一昨日に「世界にはばたくアイリッシュ・ブランド」ということでアイリッシュタイムズの記事からスードクレムをご紹介しましたが、今日はその記事の残りについて書いてみたいと思います。
アイルランドから世界にはばたいたブランドや、アイルランドのブランドと思われがちだがそれほどでもないブランドなどの特集です。
ジェイコブス・ビスケット
アイルランド人に馴染みの深いキンバリー、ミカド、ココナッツ・クリーム、マリエッタ、フィグズ・ロールなどのビスケットを製造する会社。1851年にウォーターフォードで設立されました。その後、ダブリンに本拠を移し、1970年代にもう1つの大手お菓子メーカーだったボーランドと合併して、アイリッシュ・ビスケッツ社となります。ダブリンのタラ (Tallaght) に製造拠点を構えたのですが、1990年代にフランスのダノンに買収され、2009年にタラの工場は閉鎖されました。アイルランドにおけるジェイコブス・ブランドは、現在はアイルランド企業のヴァレオが所有しています。
アヴォカ
アヴォカというのはウィックロー県にある町の名前でもあります。18世紀半ばから織物の町として知られていました。1920年代にウィン (Wynne) 家の3人姉妹が紡績工場を買収。ジョージ6世のためにベストを作ったり、イギリス貴族のために赤ちゃん用の毛布を織ったりしていました。
しかし、70年代に経営危機に陥り、ドナルド・プラットという弁護士が経営権を取得します。現在のアヴォカは織物だけでなく、宝石、贈答品、食品などを販売するおしゃれ系ショップとして有名なわけですが、これはプラット一族の経営手腕によるものだそうです。
ライオンズ・ティー
ライオンズ・ティーは、バリーズ・ティーと並ぶアイルランド紅茶界の二大巨頭の1つと思われていますが、もともとはアイルランドの会社ではありません。ユダヤ系ドイツ人のソロモン家とグラックスタイン家によりロンドンで設立されました。1895年にチェアマンとなったジョゼフ・ライオンズが1904年に彼の名前を付けた紅茶の販売を開始したのです。
20世紀の前半、アイルランドの紅茶業界は小さな会社が乱立していました。同じ会社が作ったものでも、品質にばらつきがあったそうです。それを初めて全国的な事業にして品質の一貫性を実現したのがライオンズです。このあたりは、日本のしょうゆ業界とキッコーマンの話を彷彿とさせます。
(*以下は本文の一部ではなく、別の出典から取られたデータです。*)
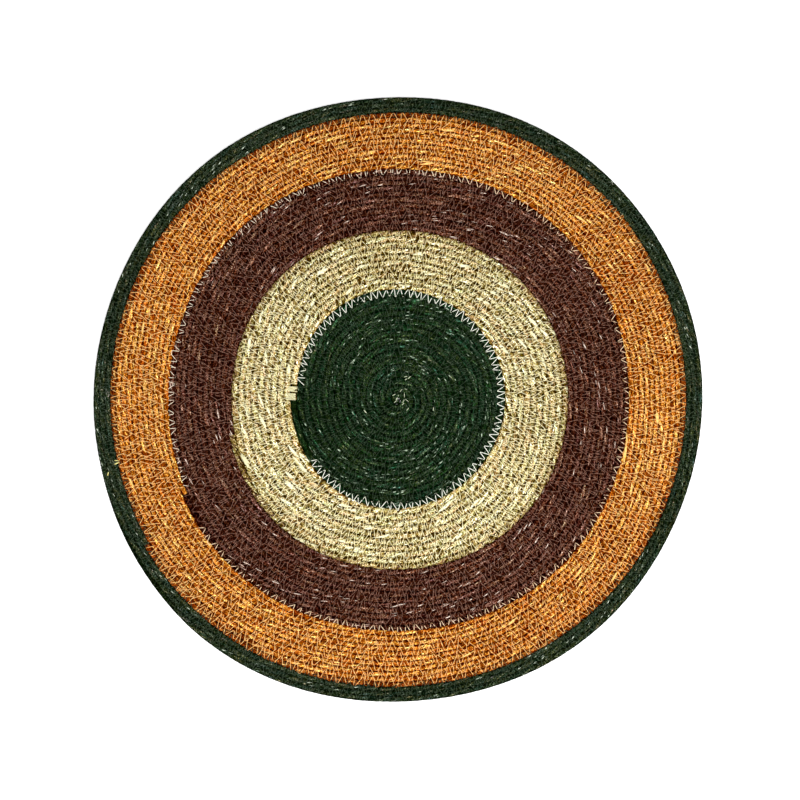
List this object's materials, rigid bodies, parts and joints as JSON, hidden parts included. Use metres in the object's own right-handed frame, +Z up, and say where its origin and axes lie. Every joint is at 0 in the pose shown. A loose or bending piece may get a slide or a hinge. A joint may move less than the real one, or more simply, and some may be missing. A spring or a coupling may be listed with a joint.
{
  "type": "round coiled seagrass placemat",
  "caption": "Flat round table mat of twisted grass cord, coiled from the middle outwards and sewn turn to turn, in concentric dyed bands.",
  "frame": {"origin": "middle of the mat's box, on the surface that it lies on", "axes": "+Z up, across the mat's thickness; +X to the right and +Y to the top of the picture"},
  "size_m": [0.3794, 0.3768, 0.0041],
  "materials": {
    "green_cord": "dry twisted grass cord, dyed bottle green",
    "straw_cord": "dry twisted grass cord, undyed straw",
    "brown_cord": "dry twisted grass cord, dyed dark brown",
    "orange_cord": "dry twisted grass cord, dyed mustard orange"
  },
  "bodies": {
    "root": {"centre_coil": "green_cord", "straw_band": "straw_cord", "brown_band": "brown_cord", "orange_band": "orange_cord", "rim_coil": "green_cord"}
  },
  "joints": []
}
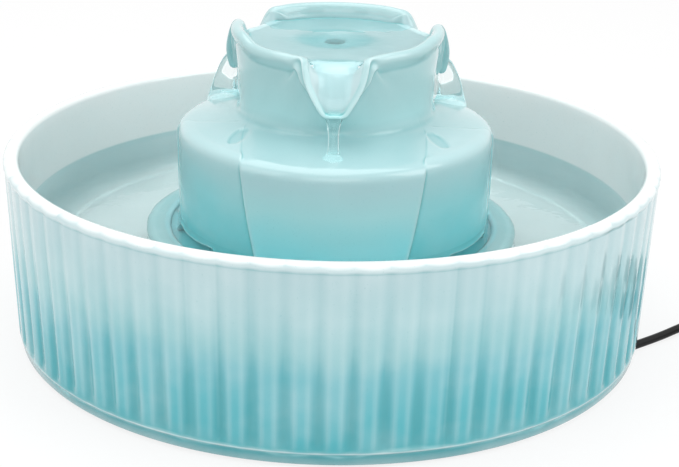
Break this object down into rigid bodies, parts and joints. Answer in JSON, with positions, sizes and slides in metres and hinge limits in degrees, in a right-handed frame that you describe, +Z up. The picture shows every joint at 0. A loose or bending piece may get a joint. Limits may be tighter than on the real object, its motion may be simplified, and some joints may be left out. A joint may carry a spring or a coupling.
{
  "type": "pet water fountain",
  "caption": "Ceramic pet drinking fountain: fluted bowl, lift-off dome with pouring spouts, ring filter and submersible pump on a low-voltage lead.",
  "frame": {"origin": "on the table under the middle of the bowl", "axes": "+Z up; the front spout points along -Y; the lead leaves towards +X"},
  "size_m": [0.3414, 0.26, 0.1265],
  "materials": {
    "bowl_glaze": "glossy pale celadon glaze, white at the rim",
    "tier_glaze": "glossy celadon glaze",
    "dome_glaze": "glossy celadon glaze that pools darker low down",
    "silicone": "matte translucent white silicone",
    "clear_silicone": "clear silicone",
    "filter_plastic": "white moulded plastic",
    "cotton": "white felted fibre",
    "carbon": "black carbon granules",
    "foam": "open-cell black foam",
    "pump_plastic": "black moulded plastic",
    "dial_plastic": "teal moulded plastic",
    "impeller_plastic": "white moulded plastic",
    "magnet": "dark sintered ferrite",
    "shaft_ceramic": "polished white ceramic",
    "core_steel": "stacked laminations",
    "copper": "enamelled copper wire",
    "potting": "black cast resin",
    "lead_jacket": "black soft jacket with a faint gloss",
    "tie": "black soft tie",
    "plug_plastic": "black moulded plastic",
    "plug_steel": "nickel-plated steel"
  },
  "bodies": {
    "root": {"bowl": "bowl_glaze", "foot_pads": "silicone", "floor_stopper": "silicone", "pump_base": "tier_glaze", "foam_collar": "foam", "pump_body": "pump_plastic", "chamber_plate": "pump_plastic", "chamber_seal": "silicone", "pump_shaft": "shaft_ceramic", "shaft_bushings": "silicone", "stator_core": "core_steel", "stator_coil": "copper", "pump_potting": "potting", "suction_cups": "clear_silicone", "pump_cord_relief": "lead_jacket", "lead_inner": "lead_jacket", "lead_free": "lead_jacket", "lead_coil": "lead_jacket", "lead_tail": "lead_jacket", "coil_tie": "tie", "plug_body": "plug_plastic", "plug_shell": "plug_steel", "plug_tongue": "plug_plastic"},
    "dome": {"dome": "dome_glaze", "riser_tube": "clear_silicone", "riser_collar": "silicone"},
    "filter": {"filter_tray": "filter_plastic", "filter_lid": "filter_plastic", "filter_cotton": "cotton", "filter_carbon": "carbon"},
    "impeller": {"impeller": "impeller_plastic", "rotor_magnet": "magnet"},
    "front_cover": {"pump_front_cover": "pump_plastic"},
    "dial": {"flow_dial": "dial_plastic"}
  },
  "joints": [
    {"name": "dome_lift", "type": "slide", "parent": "root", "child": "dome", "axis": [0, 0, 1], "range_m": [0, 0.09]},
    {"name": "filter_lift", "type": "slide", "parent": "root", "child": "filter", "axis": [0, 0, 1], "range_m": [0, 0.045]},
    {"name": "impeller_spin", "type": "hinge", "parent": "root", "child": "impeller", "pos_m": [0, 0, 0.0228], "axis": [0, 1, 0], "continuous": true},
    {"name": "cover_slide", "type": "slide", "parent": "root", "child": "front_cover", "axis": [0, -1, 0], "range_m": [0, 0.01]},
    {"name": "dial_turn", "type": "hinge", "parent": "front_cover", "child": "dial", "pos_m": [0, -0.012, 0.0228], "axis": [0, 1, 0], "range_deg": [0, 90]}
  ],
  "couplings": [
    {"joint": "filter_lift", "follows": "dome_lift", "ratio": 0.5}
  ]
}
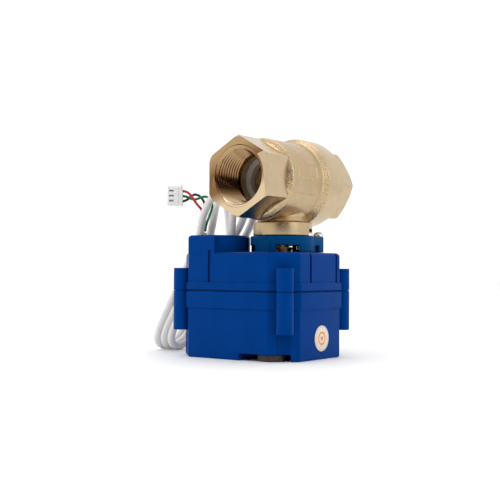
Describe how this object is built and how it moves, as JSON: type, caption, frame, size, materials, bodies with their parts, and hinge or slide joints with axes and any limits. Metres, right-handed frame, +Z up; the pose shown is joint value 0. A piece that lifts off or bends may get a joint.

1960年代にライオンズ・ティーは急成長を遂げ、後にコークのバリーズ・ティーが全国展開を始めるまで、一人勝ちの状態だったようです。現在、ライオンズ・ティーの親会社は多国籍企業のユニリバーであり、製造はイングランド北部で行われています。
ジェムソン
ジェムソン・ウイスキーは他のアイリッシュ・ウイスキーと同じくらいアイリッシュだと思われているかもしれないし、今でもアイルランド国内で製造されているのですが、この会社のオーナーは長い間アイルランド人ではなかったのです。創業者のジョン・ジェムソンはスコットランド人であり、その妻はスコッチ・ウイスキーのヘイグのオーナーの娘です。結婚によってウイスキー業界にのめり込んだジョンは、現在はジェムソン・ミュージアムとなっているダブリンのボウ・ストリートの敷地で自らウイスキーの蒸留を始めます。
200年ほどたって、ジェムソン、コーク・ディスティラリーズ (パディー)、ジョン・パワーの大手3社が合併し、アイリッシュ・ディスティラリーズ・グループ (IDG) が誕生します。その後、ブッシュミルズもIDGに加わります。1980年代にグランド・コスモポリタンなどからの敵対的な買収を凌いだのですが、1988年にペルノ・リカールに買収されます。その後、ブッシュミルズはディアジェオに (その後、さらにメキシコのホセ・クエルボに売却)、パディーはサゼラック (ニューオリンズの会社) に売却されました。
ギネス
1759年にアーサー・ギネスが年間45ポンドの賃料で9000年間のリース契約を結び、そこに醸造所を作ったのは有名な話です。最初はエール・ビールを作っていて、そのころは黒ビールのことを知りもしなかったそうです。ポーター (Porter) と呼ばれていた黒ビールは 1722年にロンドンで生まれたそうですが、アーサーは1770年代に黒ビールの醸造を開始し、1799年にはエールの醸造をやめてしまったそうです。1997年にギネスはイギリスのグランド・メトロポリタンと合併してディアジオとなります。